Although Martinez gravitates toward unconventional art—“I
like strong work that doesn’t follow a particular school,”
she says. “I just want to see someone breaking away”—she also
adds that she doesn’t deal in groundbreaking art. “I only
take people who are very well established. I’m not in the
emerging-artist business. I don’t want to have to discuss
whether someone is a good artist or not. I want that to be
a given.”
Martinez did make an exception for one young unknown, Cruz
Ortiz from San Antonio. “When I met Cruz, he was still under
the radar, but the minute I saw his work, I said, ‘He’s going
places, I have to have him’,” she says. “He’s doing what’s
called Chicano painting. He is very much on the ascendancy;
there are lots of people, especially well-known artists in
Hollywood, who are very interested in Chicano art.
“He
just started doing prints because he wanted people to be able
to afford his work,” she continues. Standing in front of a
graphic print of one of Ortiz’ witty “Spaztecs” (an Aztec
spaceman), she enthuses, “$150.00! Framed!”
Still,
Troy isn’t exactly a hotbed of Hispanic culture, and though
it’s certainly an artsy city, nobody is predicting that it’s
going to be the next Miami in terms of art trends. But Martinez
is unfazed by demographics. “I knew that the Latinos in this
area were not going to be my major buyers,” she says. “But
it’s been great. I have people who come from Saratoga, Delmar,
Columbia County.” She is also working on expanding the gallery’s
customer base. “This might be the only Latino gallery between
here and New York City,” she notes. “And there are not even
that many in New York that specialize in Latino [art].”

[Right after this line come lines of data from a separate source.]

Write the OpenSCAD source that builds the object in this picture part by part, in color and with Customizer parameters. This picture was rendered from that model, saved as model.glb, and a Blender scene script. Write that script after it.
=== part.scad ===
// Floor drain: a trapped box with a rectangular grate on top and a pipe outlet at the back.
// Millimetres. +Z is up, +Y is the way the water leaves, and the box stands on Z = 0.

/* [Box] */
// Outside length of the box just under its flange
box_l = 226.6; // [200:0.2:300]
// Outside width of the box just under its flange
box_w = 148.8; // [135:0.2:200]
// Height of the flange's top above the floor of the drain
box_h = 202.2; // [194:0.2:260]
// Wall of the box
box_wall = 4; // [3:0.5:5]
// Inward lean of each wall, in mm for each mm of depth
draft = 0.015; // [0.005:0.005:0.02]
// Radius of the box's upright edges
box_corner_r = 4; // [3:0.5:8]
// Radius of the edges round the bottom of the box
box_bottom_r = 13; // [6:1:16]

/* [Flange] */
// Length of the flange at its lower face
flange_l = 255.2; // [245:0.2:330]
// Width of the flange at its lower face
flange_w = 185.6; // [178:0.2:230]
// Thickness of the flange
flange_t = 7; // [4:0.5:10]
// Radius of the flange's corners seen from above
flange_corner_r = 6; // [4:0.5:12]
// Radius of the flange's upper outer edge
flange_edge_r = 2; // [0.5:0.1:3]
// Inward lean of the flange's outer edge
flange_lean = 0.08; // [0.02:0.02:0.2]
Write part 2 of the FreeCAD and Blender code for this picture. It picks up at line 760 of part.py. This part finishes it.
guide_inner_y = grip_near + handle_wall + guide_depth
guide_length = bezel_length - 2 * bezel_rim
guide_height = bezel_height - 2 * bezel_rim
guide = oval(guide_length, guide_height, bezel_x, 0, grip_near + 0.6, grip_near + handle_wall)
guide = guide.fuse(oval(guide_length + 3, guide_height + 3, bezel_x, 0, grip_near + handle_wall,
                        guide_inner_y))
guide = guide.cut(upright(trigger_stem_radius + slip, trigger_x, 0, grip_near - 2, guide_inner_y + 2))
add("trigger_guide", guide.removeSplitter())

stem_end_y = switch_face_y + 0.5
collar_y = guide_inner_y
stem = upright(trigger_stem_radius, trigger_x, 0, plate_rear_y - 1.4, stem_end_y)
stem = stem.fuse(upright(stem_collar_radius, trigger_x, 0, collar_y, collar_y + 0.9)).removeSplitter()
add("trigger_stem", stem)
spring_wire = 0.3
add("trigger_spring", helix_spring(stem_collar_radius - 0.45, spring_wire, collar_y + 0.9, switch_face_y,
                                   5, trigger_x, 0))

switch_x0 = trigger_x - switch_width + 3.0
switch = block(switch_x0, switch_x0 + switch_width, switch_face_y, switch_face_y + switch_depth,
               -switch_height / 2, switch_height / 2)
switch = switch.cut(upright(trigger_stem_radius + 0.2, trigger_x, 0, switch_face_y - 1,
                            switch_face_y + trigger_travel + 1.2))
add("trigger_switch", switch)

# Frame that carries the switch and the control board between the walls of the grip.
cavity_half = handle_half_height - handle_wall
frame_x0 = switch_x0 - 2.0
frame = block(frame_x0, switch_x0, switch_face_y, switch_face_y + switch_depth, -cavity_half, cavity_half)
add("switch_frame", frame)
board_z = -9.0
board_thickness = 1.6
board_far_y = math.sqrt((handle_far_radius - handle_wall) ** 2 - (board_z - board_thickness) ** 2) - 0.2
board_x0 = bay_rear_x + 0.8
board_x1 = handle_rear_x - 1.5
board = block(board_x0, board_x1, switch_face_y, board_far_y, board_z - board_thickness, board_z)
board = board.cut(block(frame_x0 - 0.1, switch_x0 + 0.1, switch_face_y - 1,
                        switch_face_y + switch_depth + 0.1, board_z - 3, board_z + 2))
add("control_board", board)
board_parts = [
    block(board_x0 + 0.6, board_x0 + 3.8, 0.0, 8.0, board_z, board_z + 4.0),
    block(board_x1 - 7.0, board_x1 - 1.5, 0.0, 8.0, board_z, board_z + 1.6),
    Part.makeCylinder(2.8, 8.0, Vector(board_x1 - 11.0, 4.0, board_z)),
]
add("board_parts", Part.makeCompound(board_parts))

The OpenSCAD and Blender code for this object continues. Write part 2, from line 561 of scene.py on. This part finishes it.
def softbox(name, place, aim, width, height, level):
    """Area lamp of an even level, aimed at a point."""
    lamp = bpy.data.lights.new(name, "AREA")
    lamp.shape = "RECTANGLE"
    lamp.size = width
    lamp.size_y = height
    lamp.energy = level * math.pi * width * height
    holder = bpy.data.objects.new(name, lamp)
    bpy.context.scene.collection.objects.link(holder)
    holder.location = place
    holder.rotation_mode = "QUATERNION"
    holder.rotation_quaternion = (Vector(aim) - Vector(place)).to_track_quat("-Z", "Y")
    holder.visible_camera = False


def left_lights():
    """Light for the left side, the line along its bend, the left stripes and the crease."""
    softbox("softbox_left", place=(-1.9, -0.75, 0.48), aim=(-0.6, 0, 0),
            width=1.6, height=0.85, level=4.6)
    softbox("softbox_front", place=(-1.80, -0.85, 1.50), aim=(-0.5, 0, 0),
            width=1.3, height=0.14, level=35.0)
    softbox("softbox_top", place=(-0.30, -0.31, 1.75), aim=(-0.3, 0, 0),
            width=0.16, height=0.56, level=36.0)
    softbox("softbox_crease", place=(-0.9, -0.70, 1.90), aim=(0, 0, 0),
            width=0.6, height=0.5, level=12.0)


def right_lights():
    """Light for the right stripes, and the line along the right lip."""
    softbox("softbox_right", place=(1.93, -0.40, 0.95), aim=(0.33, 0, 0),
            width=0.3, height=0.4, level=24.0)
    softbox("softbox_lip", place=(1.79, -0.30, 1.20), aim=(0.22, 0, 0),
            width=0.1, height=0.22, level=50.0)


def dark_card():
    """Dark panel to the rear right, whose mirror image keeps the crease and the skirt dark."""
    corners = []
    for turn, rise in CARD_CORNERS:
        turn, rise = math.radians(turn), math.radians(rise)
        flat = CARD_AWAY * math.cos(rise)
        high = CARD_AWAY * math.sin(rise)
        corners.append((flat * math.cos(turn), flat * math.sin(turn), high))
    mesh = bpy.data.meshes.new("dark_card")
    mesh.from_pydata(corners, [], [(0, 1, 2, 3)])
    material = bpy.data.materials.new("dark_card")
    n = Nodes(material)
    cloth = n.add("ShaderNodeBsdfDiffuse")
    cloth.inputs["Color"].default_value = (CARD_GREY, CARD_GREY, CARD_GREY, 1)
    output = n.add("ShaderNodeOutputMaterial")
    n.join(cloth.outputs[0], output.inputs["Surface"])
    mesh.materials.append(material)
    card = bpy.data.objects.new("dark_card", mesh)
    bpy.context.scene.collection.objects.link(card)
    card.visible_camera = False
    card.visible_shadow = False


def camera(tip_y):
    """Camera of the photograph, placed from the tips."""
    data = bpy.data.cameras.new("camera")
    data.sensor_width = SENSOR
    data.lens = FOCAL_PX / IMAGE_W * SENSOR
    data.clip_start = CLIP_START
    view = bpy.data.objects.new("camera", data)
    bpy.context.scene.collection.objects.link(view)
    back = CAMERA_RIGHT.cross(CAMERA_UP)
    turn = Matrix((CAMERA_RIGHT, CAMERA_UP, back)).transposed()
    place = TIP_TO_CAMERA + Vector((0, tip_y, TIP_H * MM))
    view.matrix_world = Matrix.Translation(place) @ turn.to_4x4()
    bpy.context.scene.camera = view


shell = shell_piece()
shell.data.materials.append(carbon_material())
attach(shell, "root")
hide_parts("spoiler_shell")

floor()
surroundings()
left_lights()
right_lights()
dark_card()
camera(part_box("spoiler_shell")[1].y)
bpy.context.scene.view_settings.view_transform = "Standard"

And why wouldn’t an East Coast art collector travel to Troy
instead of to San Antonio or Los Angeles? Martinez has one
good reason why they should: “You are not going to find in
any other place this caliber and this range of artists,” she
says. “They’re from all over the States and from all over
Latin America. This is like one-stop shopping.” And such a
bargain, to boot: “Gay Malin’s work sells between $7,000 and
$10,000 in New York City,” notes Martinez. “She has a gallery
in Soho. Gay Malin’s work sells for half that here.”

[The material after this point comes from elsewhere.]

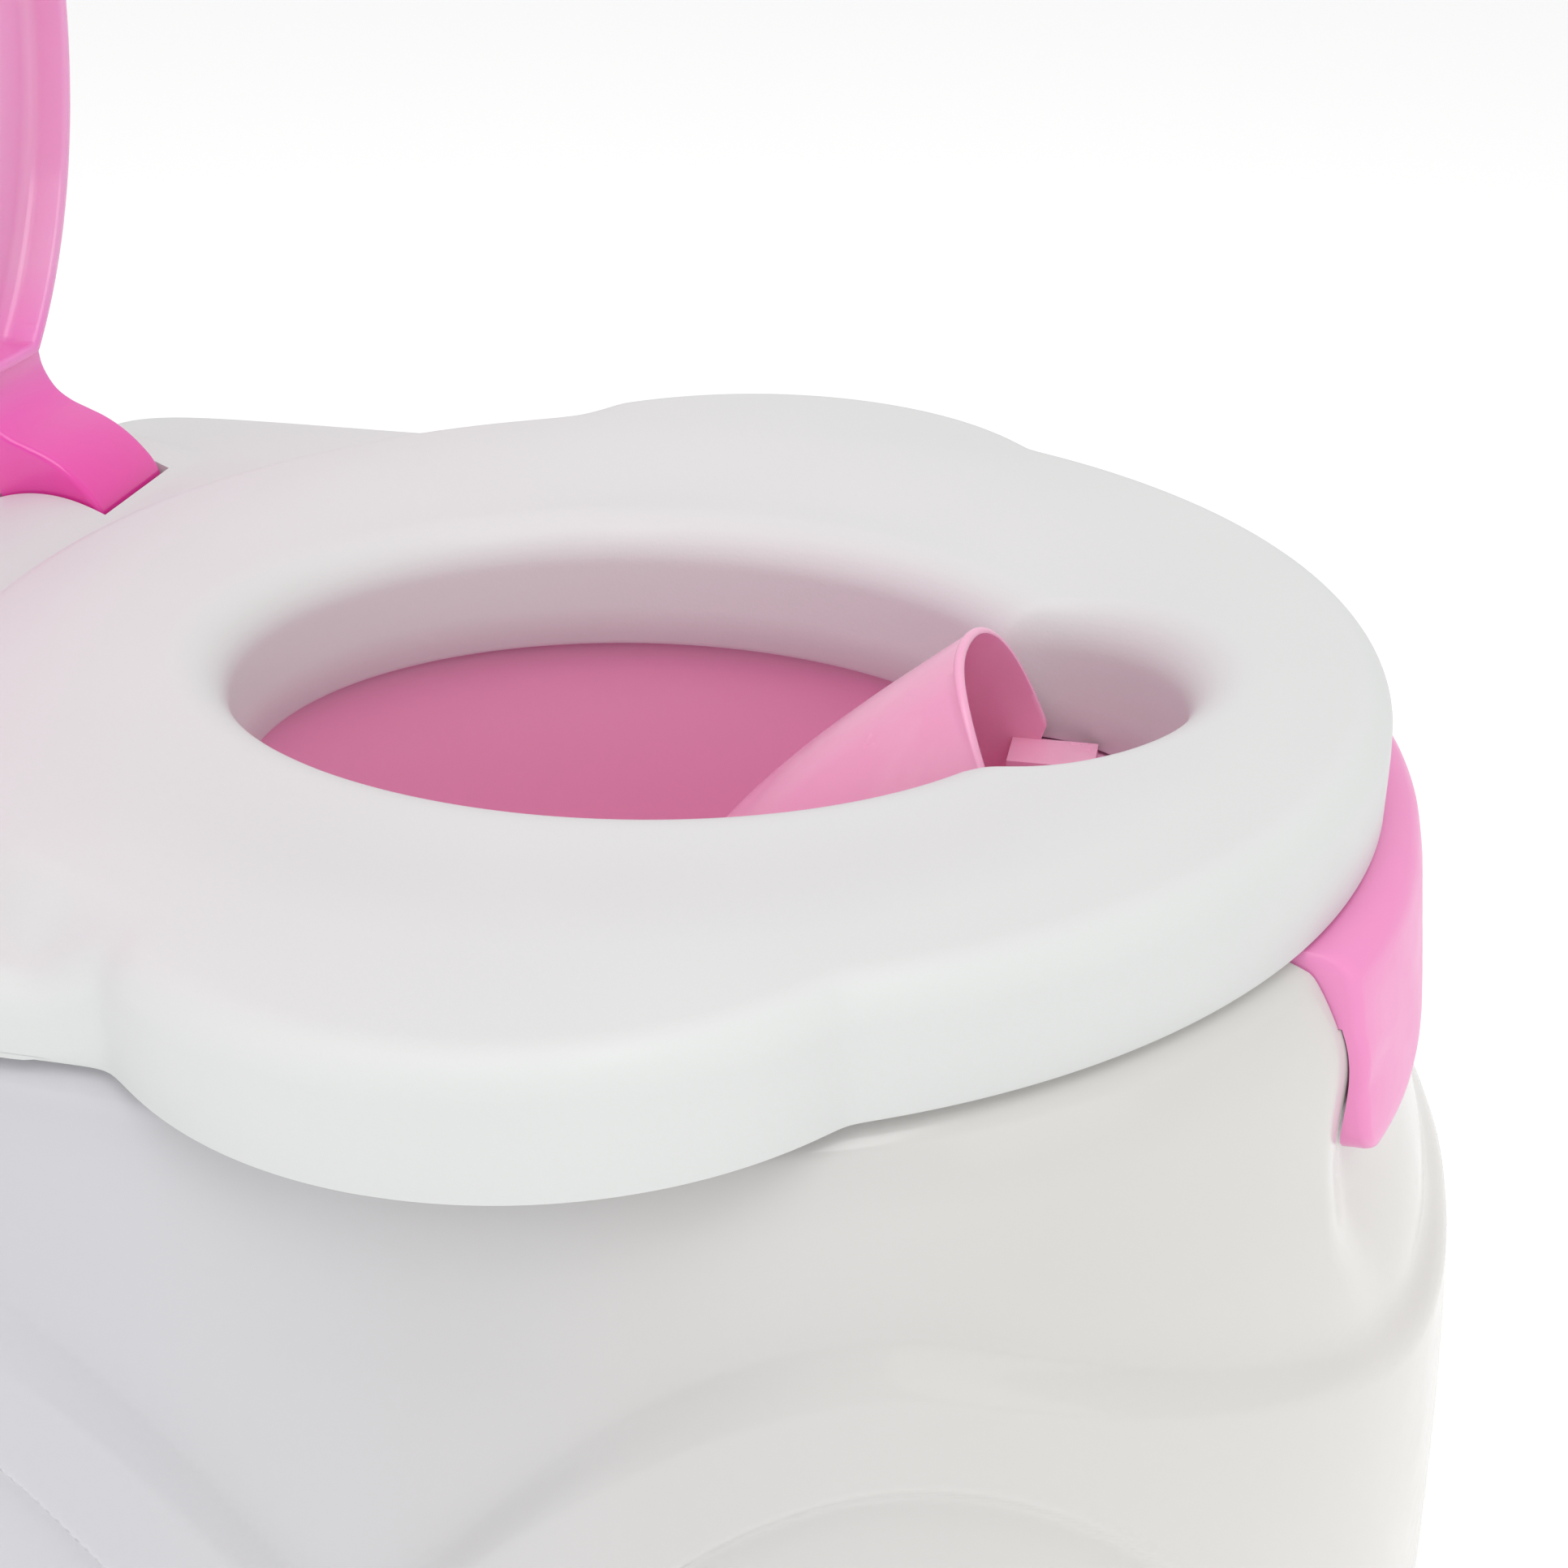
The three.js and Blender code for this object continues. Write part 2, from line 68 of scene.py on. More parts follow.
# ---- sizes of the mouldings ----
ROUND = 640  # points round a moulded outline
SHARP = math.radians(40)  # faces that meet more steeply than this keep a sharp edge
GAP = 0.35  # clearance between pieces that fit together
TRIM = 0.15  # keeps the seat's fine outline just inside the frame's faceted one
SEAT_FRONT = {"half": 134.5, "long": 139.5}
LOBE = {"x": 78.0, "y": -4.0, "r": 72.0}
DECK = {"half": 129.0, "rear": 174.0, "drop": 5.0}
DECK_START = {"y": (38.0, 62.0), "from_middle": (124.0, 138.0)}  # where the seat falls to its deck
DISH = {"rise": 4.5, "from_middle": (78.0, 118.0)}  # how the seat rises from its hole to its crest
SKIRT = 18.0
SKIN = 3.8
HOLE_Y = -8.0
HOLE_MAIN = {"y": 2.0, "long": 78.0, "half": 63.0}
HOLE_FRONT = {"y": -70.0, "r": 33.0}
HOLE_DEPTH = 28.0
RIDGE = {"r": 30.0, "rise": 4.0, "half": 102.0, "end": 8.0, "y": (118.0, 126.0), "sunk": 0.15}
SLOT = {"r": 15.28, "width": 31.8}  # through the deck under each ear of the lid
PIN = {"r": 2.5, "length": 46.0}
PEG = {"x": 22.0, "y": -78.0, "r": 3.0}  # on the splash guard, in the bowl's flange
EAR_WIDTH = 30.0
LEDGE = SEAT_TOP - 32.0
BASE_TOP = SEAT_TOP - SKIRT - GAP
FLANGE = 3.0
CUP = {"grow": 6.0, "depth": 106.0, "wall": 2.6}
LID = {"centre": 142.0, "half": 128.8, "long": 141.7, "off": 21.0, "plate": 2.6, "skirt": 12.1, "foot": 28.0}
LEAN = math.radians(4.0)  # of the open lid, backwards


# ---- numbers ----
def smooth(x, low, high):
    t = np.clip((x - low) / (high - low), 0.0, 1.0)
    return t * t * (3 - 2 * t)


def lerp(a, b, t):
    return a + (b - a) * t


def blend_max(a, b, k):
    return 0.5 * (a + b + np.sqrt((a - b) ** 2 + k * k))


def super_ellipse(a, half, long, n):
    return ((abs(np.cos(a)) / half) ** n + (abs(np.sin(a)) / long) ** n) ** (-1 / n)


def ray_circle(a, cx, cy, r, start=0.0):
    along = cx * np.cos(a) + (cy - start) * np.sin(a)
    off = cx**2 + (cy - start) ** 2 - along**2
    reach = along + np.sqrt(np.maximum(r * r - off, 0.0))
    return np.where((off < r * r) & (reach > 0), reach, 0.0)


def quarter(steps):
    """Pairs that run along a quarter circle from (0, 1) to (1, 0)."""
    turn = np.linspace(0, np.pi / 2, steps)
    return list(zip(1 - np.cos(turn), 1 - np.sin(turn)))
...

Besides, Martinez Gallery has already beaten the odds. “The
year that I opened up the gallery, four or five other galleries
also opened in the area,” she says. “A local art critic thought
that I would be the first to close, because there would be
very few people interested in seeing Latino art. And then
he was surprised, because within a couple of years, all the
other ones had closed, and I was still going on. And doing
well.”
There is, however, just one thing that Martinez doesn’t like
about owning Martinez Gallery: “When you are a gallerist,”
she says cheerfully, “you can’t buy art for yourself.